* [WHAT THIS TASK INVOLVES]:
Your task is to quote, unchanged, only the lines from the one with "Write part 2" through the one with "before = set(bpy.data.objects)", both ends included.
— start of RECORDS —
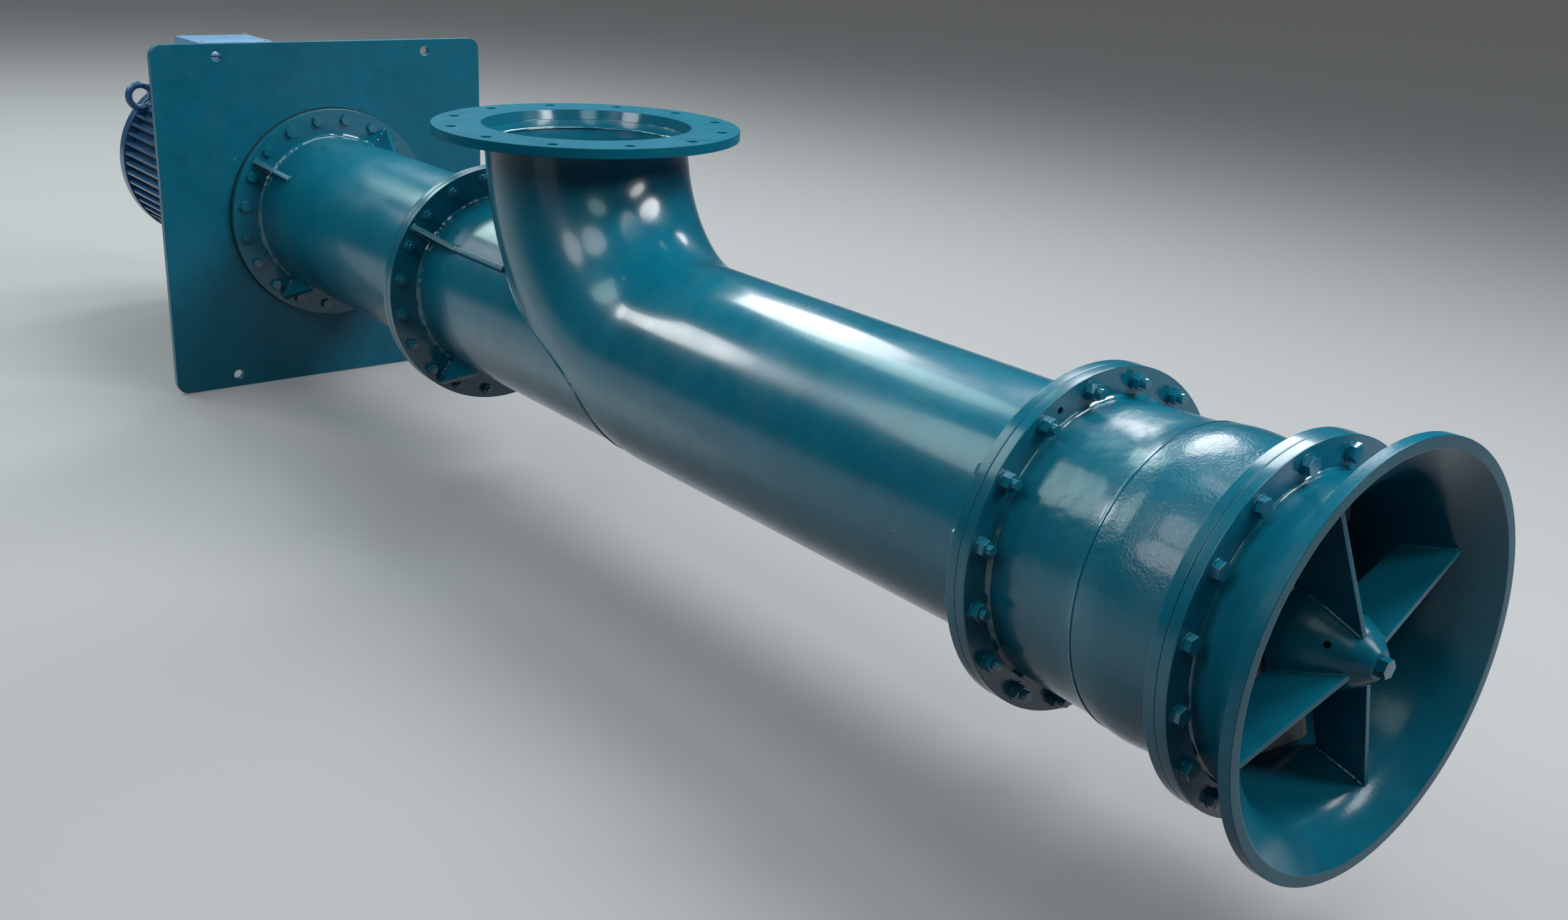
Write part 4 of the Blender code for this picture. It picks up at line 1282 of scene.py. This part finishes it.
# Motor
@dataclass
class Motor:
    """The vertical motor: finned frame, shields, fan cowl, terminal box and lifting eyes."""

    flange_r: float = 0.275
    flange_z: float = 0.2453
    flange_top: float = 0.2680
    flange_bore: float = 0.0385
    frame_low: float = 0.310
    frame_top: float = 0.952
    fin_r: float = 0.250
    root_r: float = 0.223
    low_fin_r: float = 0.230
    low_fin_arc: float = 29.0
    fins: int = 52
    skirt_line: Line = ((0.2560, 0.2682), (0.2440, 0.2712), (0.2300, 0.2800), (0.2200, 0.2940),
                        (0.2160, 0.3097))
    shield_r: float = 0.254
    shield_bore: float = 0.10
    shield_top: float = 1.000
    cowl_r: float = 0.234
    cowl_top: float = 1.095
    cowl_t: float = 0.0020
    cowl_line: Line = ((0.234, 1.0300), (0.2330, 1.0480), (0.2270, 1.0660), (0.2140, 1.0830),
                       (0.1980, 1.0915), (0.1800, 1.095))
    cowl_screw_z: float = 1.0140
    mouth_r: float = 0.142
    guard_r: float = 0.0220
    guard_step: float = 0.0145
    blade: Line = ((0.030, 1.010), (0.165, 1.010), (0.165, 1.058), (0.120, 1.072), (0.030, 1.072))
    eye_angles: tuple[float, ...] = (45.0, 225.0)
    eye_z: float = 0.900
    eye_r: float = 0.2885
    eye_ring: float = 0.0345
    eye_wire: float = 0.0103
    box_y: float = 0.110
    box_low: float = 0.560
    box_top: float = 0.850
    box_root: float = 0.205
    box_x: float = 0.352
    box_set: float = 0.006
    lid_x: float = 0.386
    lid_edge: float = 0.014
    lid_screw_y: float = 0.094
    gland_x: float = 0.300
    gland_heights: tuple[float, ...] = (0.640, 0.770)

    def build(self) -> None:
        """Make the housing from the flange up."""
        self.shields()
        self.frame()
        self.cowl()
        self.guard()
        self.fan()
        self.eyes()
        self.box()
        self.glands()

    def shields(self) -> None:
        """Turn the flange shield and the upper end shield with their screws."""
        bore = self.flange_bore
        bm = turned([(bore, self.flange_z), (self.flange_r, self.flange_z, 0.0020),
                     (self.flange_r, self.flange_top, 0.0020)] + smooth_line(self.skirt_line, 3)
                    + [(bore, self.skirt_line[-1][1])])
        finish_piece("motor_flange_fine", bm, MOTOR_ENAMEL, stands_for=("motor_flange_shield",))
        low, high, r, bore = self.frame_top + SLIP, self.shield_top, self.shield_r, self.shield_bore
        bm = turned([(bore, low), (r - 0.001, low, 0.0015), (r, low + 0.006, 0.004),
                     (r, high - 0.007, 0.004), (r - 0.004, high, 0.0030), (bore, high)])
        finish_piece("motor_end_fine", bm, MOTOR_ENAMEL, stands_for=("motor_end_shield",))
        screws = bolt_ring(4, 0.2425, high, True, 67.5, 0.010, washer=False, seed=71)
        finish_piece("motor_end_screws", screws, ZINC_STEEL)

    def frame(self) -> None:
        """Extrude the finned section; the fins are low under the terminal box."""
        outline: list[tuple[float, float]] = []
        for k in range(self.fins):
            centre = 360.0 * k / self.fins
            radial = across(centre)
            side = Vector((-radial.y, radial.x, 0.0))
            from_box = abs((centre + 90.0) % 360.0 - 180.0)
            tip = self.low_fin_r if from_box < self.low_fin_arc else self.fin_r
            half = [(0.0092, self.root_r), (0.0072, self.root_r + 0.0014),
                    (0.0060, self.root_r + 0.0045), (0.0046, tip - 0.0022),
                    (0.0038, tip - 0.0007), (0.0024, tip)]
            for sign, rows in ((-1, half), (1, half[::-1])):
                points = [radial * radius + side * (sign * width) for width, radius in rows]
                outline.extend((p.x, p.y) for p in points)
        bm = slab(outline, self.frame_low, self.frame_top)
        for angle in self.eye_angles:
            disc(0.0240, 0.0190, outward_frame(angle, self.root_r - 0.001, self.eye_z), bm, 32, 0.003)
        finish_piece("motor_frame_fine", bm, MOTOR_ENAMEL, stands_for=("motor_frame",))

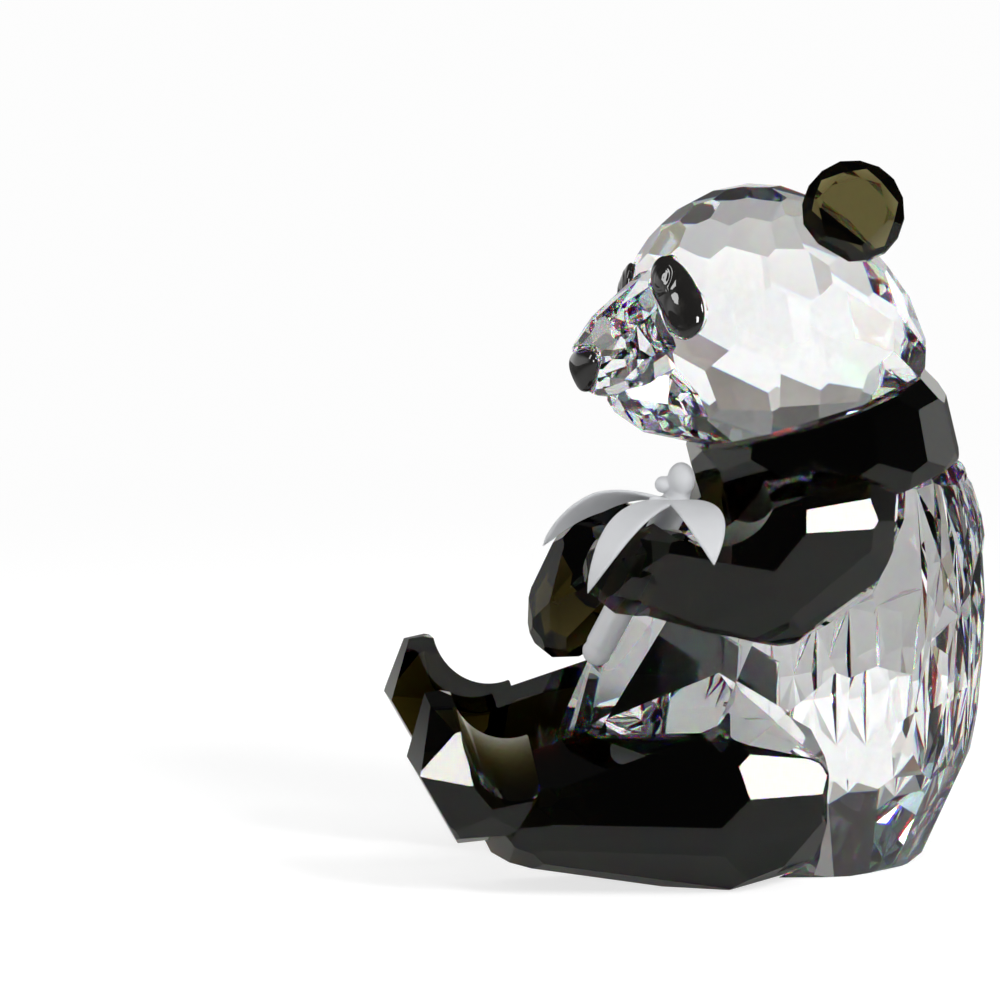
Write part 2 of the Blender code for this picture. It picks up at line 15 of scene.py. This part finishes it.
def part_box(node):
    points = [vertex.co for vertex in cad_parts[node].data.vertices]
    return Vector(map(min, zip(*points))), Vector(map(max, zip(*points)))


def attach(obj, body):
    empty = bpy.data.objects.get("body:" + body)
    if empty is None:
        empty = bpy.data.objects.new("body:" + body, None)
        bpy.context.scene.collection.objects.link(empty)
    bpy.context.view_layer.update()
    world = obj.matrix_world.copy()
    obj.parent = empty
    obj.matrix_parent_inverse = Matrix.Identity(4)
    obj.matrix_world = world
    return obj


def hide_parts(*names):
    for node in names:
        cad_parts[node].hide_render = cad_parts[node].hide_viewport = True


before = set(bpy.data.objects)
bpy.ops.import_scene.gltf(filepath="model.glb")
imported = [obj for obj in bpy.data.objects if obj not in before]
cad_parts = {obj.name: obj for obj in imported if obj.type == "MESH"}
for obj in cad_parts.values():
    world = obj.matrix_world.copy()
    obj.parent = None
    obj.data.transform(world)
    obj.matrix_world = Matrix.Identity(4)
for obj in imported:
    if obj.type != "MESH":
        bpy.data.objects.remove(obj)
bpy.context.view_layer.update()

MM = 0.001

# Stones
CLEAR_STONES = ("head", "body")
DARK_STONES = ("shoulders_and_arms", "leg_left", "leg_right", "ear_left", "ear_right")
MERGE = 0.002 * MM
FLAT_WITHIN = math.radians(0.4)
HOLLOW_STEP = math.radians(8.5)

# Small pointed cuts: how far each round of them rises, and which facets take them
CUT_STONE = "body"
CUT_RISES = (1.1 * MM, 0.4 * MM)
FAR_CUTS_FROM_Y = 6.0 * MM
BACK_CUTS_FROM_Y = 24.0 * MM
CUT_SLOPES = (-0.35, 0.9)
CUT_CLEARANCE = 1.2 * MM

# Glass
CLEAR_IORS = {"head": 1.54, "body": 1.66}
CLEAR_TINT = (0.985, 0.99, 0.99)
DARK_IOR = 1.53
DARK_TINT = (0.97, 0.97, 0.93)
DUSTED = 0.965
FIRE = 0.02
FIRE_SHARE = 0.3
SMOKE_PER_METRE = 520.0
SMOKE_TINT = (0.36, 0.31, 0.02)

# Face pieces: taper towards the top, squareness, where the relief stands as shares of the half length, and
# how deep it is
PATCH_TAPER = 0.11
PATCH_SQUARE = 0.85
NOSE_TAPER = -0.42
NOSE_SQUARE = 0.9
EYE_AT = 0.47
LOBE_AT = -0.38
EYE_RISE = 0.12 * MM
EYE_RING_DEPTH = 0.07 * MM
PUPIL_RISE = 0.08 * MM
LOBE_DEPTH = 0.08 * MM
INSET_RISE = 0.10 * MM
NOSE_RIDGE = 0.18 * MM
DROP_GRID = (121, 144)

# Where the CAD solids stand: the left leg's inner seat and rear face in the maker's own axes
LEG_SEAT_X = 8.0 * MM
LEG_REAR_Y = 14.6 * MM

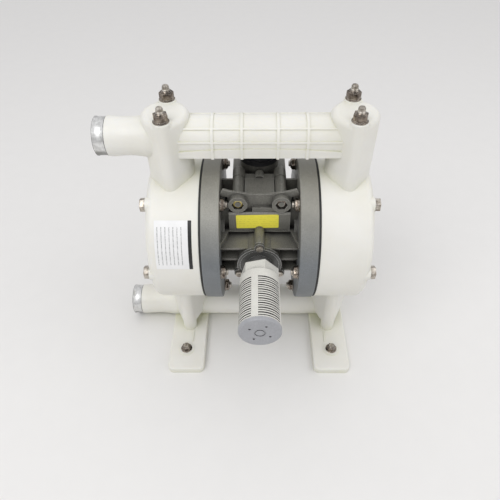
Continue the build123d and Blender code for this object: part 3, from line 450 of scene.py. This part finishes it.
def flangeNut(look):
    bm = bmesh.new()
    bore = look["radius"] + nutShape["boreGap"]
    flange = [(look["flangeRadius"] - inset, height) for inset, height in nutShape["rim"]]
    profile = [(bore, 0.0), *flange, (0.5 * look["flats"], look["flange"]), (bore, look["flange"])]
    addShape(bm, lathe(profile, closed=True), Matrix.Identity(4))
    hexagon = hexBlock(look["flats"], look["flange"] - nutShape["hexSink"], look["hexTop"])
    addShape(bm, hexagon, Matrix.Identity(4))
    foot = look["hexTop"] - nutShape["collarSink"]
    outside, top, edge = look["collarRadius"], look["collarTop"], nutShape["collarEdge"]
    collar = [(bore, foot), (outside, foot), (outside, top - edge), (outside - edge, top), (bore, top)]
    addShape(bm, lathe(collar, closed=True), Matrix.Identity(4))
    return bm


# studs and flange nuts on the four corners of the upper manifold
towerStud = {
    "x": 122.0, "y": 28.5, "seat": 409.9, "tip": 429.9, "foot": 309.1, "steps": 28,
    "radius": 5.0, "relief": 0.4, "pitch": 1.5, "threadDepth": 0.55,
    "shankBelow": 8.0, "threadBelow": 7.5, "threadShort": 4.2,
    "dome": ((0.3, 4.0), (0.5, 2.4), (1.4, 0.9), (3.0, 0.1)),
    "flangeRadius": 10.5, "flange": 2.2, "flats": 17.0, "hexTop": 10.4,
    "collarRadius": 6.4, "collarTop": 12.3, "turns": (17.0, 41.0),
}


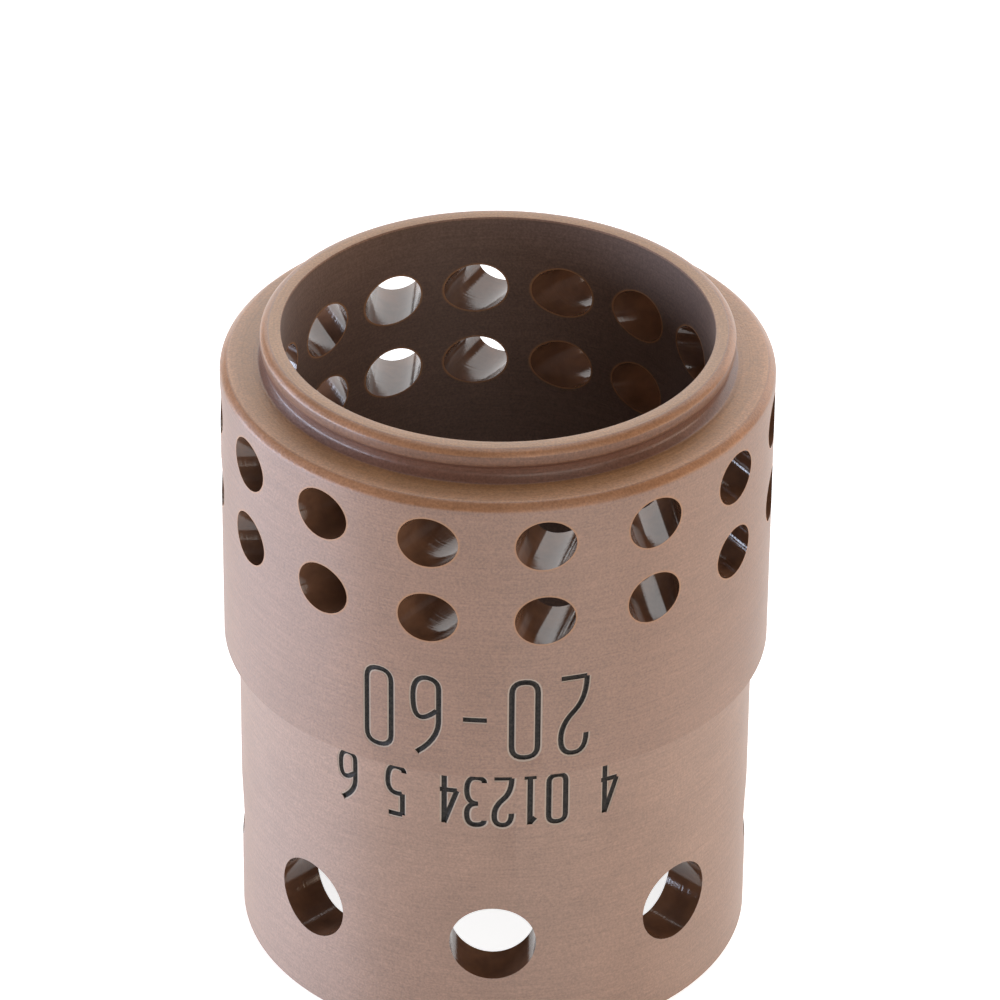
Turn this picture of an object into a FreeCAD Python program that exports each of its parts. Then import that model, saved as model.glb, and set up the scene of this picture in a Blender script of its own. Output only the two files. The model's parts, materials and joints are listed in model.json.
— end of RECORDS —
* [PROBLEM SOLUTION]:
Write part 2 of the Blender code for this picture. It picks up at line 15 of scene.py. This part finishes it.
def part_box(node):
    points = [vertex.co for vertex in cad_parts[node].data.vertices]
    return Vector(map(min, zip(*points))), Vector(map(max, zip(*points)))


def attach(obj, body):
    empty = bpy.data.objects.get("body:" + body)
    if empty is None:
        empty = bpy.data.objects.new("body:" + body, None)
        bpy.context.scene.collection.objects.link(empty)
    bpy.context.view_layer.update()
    world = obj.matrix_world.copy()
    obj.parent = empty
    obj.matrix_parent_inverse = Matrix.Identity(4)
    obj.matrix_world = world
    return obj


def hide_parts(*names):
    for node in names:
        cad_parts[node].hide_render = cad_parts[node].hide_viewport = True


before = set(bpy.data.objects)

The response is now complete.